• **DESCRIPTION OF THE TASK**
Every line that holds "JSON" should be shown.

+++ DATA EXTRACT +++

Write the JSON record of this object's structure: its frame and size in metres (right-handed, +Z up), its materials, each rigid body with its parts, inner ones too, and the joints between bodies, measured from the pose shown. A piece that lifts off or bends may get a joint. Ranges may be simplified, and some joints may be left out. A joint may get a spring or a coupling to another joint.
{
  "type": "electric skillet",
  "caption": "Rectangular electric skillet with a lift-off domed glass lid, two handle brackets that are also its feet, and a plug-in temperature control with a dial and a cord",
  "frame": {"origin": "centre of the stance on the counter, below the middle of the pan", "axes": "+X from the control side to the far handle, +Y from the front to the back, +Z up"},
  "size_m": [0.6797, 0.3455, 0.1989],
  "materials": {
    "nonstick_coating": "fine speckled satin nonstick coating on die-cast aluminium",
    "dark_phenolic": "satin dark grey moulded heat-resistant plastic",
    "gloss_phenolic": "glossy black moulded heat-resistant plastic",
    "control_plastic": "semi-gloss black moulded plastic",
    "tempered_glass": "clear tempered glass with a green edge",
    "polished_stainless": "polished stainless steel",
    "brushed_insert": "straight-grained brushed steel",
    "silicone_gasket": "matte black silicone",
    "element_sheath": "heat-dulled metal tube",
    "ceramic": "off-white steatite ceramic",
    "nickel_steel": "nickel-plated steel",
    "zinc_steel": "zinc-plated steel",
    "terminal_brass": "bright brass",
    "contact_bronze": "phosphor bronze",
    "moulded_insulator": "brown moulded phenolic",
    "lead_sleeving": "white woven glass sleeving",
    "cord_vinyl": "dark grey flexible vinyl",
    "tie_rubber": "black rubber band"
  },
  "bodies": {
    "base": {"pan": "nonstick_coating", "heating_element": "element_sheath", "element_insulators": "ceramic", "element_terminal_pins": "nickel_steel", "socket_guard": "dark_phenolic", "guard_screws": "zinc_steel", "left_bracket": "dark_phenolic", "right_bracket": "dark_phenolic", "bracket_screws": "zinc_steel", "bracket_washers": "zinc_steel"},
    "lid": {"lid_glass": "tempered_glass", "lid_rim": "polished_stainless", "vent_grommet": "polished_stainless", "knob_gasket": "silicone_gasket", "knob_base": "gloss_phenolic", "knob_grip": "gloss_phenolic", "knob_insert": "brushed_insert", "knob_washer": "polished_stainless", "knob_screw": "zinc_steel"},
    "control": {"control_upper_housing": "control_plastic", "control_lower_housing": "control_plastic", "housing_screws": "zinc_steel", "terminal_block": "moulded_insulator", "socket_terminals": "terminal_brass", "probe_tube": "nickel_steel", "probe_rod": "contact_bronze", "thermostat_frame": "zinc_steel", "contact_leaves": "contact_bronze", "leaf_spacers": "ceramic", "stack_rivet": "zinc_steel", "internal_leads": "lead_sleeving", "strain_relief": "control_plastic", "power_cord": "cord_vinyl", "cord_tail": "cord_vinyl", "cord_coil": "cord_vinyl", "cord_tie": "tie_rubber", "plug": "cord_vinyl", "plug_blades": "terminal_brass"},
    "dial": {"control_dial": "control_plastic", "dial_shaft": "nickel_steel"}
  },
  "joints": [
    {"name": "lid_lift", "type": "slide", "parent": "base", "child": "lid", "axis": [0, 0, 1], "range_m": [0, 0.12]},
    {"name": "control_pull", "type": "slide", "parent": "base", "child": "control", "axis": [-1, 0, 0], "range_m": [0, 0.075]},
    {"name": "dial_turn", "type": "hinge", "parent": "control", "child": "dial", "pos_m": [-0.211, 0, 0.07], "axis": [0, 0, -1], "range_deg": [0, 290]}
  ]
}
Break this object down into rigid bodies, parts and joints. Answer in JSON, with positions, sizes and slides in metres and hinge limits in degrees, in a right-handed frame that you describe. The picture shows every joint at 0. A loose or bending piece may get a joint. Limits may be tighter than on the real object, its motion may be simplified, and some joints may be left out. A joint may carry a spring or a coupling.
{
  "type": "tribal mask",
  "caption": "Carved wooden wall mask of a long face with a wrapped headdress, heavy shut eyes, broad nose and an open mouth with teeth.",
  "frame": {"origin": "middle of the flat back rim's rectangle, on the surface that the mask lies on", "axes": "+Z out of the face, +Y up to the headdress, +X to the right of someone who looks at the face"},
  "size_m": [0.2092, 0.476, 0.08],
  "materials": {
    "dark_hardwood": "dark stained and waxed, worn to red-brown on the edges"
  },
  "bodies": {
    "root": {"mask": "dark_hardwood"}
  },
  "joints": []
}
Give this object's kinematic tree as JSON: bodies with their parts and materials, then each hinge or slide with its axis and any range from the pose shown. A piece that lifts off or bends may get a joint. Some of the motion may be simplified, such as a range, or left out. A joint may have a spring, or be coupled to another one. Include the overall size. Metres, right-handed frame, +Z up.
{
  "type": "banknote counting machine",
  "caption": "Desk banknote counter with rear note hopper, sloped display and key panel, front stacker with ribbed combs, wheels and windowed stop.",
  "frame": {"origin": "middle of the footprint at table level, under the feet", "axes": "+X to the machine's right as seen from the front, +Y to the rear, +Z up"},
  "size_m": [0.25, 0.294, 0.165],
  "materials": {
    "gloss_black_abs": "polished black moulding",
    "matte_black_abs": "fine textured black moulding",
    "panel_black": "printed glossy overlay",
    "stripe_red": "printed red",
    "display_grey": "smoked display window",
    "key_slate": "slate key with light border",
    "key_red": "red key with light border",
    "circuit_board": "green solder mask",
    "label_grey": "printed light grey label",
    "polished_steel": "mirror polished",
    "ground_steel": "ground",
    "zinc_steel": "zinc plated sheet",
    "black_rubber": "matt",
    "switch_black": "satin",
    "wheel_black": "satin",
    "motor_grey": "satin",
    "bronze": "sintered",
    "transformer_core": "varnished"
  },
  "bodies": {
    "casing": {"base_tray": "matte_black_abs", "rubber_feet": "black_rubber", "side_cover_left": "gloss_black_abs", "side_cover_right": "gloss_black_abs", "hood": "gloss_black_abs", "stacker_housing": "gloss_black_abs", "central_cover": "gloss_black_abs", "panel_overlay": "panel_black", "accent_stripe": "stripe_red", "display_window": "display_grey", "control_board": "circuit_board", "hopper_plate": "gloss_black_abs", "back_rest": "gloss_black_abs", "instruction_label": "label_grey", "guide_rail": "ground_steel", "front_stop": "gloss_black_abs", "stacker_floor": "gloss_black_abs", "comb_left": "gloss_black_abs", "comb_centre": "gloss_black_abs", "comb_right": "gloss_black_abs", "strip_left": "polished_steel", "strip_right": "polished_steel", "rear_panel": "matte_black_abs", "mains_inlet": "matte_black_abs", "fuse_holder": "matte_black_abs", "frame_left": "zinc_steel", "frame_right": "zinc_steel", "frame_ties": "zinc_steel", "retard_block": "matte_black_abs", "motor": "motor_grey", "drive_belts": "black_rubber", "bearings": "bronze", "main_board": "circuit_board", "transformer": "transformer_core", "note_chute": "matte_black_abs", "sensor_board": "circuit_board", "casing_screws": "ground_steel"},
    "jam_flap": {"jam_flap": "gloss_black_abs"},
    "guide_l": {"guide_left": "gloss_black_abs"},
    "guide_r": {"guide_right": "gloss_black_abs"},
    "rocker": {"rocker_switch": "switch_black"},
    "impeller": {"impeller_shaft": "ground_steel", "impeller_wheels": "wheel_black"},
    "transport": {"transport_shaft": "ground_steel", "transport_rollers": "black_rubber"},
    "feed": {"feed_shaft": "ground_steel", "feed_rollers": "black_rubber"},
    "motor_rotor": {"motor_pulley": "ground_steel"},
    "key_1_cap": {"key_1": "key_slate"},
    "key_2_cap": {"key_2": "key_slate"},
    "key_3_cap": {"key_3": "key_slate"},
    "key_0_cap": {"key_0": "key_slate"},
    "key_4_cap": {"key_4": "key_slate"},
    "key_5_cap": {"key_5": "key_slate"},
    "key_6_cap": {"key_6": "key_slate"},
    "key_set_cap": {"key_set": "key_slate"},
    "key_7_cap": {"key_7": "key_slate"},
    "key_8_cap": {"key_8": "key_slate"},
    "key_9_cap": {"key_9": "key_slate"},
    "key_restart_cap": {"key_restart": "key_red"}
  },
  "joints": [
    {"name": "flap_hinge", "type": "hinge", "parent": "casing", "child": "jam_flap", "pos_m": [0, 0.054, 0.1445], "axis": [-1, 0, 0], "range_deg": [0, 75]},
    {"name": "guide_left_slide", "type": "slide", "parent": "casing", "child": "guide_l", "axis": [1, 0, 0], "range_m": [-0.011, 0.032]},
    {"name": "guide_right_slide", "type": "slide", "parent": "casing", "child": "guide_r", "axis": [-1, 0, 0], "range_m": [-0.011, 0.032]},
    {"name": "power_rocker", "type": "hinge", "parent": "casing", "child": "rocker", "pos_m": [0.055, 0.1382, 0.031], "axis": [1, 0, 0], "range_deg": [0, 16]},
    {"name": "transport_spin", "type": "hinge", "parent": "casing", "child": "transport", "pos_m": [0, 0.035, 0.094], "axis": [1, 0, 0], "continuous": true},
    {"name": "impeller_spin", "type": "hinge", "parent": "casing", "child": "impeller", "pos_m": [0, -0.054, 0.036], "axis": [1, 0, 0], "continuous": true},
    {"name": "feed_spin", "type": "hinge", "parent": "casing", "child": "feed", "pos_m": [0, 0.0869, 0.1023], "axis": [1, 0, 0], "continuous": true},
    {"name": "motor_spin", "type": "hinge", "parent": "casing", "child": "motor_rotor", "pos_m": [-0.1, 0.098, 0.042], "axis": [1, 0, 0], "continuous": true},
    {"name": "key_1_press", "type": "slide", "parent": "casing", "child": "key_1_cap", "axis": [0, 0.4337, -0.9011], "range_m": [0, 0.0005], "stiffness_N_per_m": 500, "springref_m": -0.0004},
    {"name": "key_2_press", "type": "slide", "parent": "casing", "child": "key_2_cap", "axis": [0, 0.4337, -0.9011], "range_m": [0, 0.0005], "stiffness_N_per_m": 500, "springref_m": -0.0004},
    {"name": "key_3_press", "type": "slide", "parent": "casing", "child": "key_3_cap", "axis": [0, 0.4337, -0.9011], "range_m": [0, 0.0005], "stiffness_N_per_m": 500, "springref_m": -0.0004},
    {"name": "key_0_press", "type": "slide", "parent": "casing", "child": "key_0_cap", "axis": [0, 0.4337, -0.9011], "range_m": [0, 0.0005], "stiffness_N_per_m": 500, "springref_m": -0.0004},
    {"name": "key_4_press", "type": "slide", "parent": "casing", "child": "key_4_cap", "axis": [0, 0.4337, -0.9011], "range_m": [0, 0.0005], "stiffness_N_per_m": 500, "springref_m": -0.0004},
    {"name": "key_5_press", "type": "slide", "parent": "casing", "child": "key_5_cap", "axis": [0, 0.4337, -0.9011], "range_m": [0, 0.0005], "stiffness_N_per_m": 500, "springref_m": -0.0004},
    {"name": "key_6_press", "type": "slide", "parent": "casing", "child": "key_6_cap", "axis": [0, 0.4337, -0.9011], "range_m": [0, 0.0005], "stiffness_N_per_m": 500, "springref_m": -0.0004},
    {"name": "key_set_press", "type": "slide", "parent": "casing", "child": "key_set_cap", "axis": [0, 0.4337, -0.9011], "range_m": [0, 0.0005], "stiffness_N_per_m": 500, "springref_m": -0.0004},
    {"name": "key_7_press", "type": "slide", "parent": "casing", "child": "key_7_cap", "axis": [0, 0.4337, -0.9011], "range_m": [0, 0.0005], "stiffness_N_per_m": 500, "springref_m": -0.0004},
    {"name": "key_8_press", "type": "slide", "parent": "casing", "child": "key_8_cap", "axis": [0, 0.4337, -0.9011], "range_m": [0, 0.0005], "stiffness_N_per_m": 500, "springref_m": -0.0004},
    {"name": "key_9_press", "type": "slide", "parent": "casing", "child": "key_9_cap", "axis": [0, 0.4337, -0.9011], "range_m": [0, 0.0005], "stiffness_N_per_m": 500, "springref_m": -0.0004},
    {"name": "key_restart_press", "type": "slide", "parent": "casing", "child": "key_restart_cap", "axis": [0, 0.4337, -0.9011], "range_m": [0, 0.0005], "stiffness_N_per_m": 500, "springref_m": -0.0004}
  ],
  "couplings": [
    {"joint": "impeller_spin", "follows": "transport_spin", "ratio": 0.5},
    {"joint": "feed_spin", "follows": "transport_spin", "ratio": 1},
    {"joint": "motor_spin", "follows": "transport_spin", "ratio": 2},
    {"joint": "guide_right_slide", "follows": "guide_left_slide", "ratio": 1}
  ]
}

+++

• **OUTPUT OF THE EXERCISE**
Write the JSON record of this object's structure: its frame and size in metres (right-handed, +Z up), its materials, each rigid body with its parts, inner ones too, and the joints between bodies, measured from the pose shown. A piece that lifts off or bends may get a joint. Ranges may be simplified, and some joints may be left out. A joint may get a spring or a coupling to another joint.
Break this object down into rigid bodies, parts and joints. Answer in JSON, with positions, sizes and slides in metres and hinge limits in degrees, in a right-handed frame that you describe. The picture shows every joint at 0. A loose or bending piece may get a joint. Limits may be tighter than on the real object, its motion may be simplified, and some joints may be left out. A joint may carry a spring or a coupling.
Give this object's kinematic tree as JSON: bodies with their parts and materials, then each hinge or slide with its axis and any range from the pose shown. A piece that lifts off or bends may get a joint. Some of the motion may be simplified, such as a range, or left out. A joint may have a spring, or be coupled to another one. Include the overall size. Metres, right-handed frame, +Z up.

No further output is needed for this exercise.